● **Records for the task**:
##############################

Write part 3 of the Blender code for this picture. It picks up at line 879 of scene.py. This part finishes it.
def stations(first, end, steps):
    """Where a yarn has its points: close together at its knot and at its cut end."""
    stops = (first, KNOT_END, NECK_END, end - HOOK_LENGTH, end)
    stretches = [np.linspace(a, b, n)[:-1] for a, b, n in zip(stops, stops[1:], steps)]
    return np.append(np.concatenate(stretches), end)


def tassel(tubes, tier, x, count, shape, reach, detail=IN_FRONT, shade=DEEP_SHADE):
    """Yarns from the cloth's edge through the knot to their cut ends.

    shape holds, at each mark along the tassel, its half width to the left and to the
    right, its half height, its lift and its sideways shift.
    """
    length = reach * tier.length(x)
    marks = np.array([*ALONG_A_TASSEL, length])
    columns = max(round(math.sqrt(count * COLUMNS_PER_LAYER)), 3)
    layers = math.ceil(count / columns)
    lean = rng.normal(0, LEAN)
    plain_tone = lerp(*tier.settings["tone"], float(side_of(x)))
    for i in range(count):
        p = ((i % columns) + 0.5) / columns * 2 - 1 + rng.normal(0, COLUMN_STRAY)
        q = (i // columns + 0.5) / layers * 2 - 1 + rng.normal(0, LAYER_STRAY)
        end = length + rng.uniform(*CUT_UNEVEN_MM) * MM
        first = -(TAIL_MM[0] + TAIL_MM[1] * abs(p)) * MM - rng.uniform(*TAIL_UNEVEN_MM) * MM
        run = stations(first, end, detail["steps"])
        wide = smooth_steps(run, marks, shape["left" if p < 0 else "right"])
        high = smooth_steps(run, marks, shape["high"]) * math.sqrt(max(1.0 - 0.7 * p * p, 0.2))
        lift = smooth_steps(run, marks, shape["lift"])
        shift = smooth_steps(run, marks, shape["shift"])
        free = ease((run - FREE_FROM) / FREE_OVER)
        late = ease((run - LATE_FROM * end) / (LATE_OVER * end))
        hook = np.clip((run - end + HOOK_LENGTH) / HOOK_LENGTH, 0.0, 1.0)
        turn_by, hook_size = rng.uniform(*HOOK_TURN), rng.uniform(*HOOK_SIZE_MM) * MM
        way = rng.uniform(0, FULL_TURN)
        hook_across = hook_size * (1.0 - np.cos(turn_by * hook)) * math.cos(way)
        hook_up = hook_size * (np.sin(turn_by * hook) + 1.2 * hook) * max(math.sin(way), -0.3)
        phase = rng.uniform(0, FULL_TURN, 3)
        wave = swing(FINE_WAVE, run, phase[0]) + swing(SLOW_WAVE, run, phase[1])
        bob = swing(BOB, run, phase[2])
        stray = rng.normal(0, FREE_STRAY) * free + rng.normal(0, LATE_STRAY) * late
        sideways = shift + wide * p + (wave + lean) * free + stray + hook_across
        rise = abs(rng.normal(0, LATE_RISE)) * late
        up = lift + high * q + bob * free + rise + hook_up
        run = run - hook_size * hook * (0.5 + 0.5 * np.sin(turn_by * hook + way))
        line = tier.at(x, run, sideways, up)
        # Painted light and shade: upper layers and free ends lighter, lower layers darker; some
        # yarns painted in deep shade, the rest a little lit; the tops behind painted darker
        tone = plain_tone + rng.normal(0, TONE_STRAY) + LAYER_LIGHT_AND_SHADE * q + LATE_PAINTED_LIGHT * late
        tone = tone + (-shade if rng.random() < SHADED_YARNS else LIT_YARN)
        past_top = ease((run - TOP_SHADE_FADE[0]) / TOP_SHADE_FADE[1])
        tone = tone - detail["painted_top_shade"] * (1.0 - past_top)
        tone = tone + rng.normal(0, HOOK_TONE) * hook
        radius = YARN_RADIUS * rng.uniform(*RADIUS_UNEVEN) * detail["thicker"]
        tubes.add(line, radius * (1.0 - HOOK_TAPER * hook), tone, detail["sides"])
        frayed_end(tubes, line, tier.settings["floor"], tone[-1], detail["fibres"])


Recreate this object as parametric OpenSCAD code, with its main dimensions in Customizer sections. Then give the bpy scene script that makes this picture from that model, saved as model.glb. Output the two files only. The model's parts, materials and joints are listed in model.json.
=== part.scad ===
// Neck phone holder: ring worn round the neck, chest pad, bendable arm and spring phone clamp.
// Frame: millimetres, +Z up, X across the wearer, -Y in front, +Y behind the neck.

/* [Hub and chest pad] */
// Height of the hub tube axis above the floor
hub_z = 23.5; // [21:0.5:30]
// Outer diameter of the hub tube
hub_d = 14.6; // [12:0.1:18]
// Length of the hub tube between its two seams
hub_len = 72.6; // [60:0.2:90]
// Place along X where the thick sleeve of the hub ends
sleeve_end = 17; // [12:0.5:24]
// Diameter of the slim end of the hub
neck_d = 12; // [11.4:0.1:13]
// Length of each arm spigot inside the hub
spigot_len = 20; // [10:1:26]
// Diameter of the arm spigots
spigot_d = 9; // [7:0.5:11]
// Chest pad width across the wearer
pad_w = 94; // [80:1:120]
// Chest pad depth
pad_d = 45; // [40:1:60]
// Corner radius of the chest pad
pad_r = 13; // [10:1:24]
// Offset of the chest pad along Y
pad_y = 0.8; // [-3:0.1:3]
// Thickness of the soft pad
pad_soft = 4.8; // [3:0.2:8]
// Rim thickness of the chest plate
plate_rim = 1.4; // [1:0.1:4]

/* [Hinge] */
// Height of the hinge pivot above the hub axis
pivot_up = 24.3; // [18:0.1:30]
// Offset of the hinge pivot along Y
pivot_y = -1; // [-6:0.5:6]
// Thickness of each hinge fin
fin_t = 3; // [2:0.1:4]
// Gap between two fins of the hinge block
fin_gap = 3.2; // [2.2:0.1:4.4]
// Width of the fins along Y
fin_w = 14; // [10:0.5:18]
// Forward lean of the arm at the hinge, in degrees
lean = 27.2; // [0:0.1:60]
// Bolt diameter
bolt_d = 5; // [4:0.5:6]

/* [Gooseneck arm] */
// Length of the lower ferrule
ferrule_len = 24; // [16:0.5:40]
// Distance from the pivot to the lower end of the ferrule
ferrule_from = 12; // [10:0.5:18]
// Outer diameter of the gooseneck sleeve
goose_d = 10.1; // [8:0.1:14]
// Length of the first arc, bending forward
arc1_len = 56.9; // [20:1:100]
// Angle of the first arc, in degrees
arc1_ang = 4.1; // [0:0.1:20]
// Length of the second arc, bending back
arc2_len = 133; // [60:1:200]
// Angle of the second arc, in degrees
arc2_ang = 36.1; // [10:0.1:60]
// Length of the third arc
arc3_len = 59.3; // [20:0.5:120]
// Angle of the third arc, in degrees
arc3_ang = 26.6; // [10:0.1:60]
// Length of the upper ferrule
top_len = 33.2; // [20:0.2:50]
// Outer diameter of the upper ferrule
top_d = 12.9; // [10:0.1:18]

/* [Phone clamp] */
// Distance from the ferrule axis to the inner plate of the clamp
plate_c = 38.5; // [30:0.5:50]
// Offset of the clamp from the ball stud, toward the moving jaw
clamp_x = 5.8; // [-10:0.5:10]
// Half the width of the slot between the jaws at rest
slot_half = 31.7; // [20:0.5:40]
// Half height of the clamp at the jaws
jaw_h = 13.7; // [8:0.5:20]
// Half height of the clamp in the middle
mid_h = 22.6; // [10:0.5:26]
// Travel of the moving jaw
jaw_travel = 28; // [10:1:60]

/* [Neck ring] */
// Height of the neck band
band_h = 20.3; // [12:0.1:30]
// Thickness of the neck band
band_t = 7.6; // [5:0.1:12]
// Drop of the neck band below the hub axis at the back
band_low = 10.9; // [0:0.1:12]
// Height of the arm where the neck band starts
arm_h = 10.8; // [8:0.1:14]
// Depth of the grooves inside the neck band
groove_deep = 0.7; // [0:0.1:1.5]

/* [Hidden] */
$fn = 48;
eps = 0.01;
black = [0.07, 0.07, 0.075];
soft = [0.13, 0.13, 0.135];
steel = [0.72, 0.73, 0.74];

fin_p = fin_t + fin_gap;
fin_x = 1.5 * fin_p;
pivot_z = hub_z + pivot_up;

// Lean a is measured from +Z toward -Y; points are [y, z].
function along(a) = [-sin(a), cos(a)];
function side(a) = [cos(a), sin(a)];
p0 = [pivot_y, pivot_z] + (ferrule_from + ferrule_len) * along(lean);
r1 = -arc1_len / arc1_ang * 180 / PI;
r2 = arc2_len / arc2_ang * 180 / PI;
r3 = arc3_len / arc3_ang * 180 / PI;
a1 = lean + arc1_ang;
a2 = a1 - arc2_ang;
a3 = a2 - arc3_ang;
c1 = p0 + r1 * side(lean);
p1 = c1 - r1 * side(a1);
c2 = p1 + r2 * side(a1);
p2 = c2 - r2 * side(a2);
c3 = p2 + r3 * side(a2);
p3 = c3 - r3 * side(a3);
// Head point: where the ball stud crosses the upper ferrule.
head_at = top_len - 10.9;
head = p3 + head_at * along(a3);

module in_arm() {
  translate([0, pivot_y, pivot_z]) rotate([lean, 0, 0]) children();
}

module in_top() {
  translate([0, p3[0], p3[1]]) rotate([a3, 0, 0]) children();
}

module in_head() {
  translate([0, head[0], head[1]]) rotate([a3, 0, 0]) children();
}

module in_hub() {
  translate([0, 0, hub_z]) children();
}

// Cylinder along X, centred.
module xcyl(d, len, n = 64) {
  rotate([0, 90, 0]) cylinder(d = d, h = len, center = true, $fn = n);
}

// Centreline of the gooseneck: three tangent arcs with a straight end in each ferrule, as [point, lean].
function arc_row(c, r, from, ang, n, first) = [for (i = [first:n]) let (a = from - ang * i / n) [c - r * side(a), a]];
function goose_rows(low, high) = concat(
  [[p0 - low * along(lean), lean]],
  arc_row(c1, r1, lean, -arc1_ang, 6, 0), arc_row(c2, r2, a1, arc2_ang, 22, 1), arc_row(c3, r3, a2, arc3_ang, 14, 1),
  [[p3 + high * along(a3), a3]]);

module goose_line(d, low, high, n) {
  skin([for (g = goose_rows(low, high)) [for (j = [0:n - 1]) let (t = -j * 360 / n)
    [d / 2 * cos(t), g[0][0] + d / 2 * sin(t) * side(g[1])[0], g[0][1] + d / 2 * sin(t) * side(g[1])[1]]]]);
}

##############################

● **Task directions**: Copy out the listing above, line by line and exactly, from its first line to the line holding "their cut ends.", inclusive.

● **Solution below**:
Write part 3 of the Blender code for this picture. It picks up at line 879 of scene.py. This part finishes it.
def stations(first, end, steps):
    """Where a yarn has its points: close together at its knot and at its cut end."""
    stops = (first, KNOT_END, NECK_END, end - HOOK_LENGTH, end)
    stretches = [np.linspace(a, b, n)[:-1] for a, b, n in zip(stops, stops[1:], steps)]
    return np.append(np.concatenate(stretches), end)


def tassel(tubes, tier, x, count, shape, reach, detail=IN_FRONT, shade=DEEP_SHADE):
    """Yarns from the cloth's edge through the knot to their cut ends.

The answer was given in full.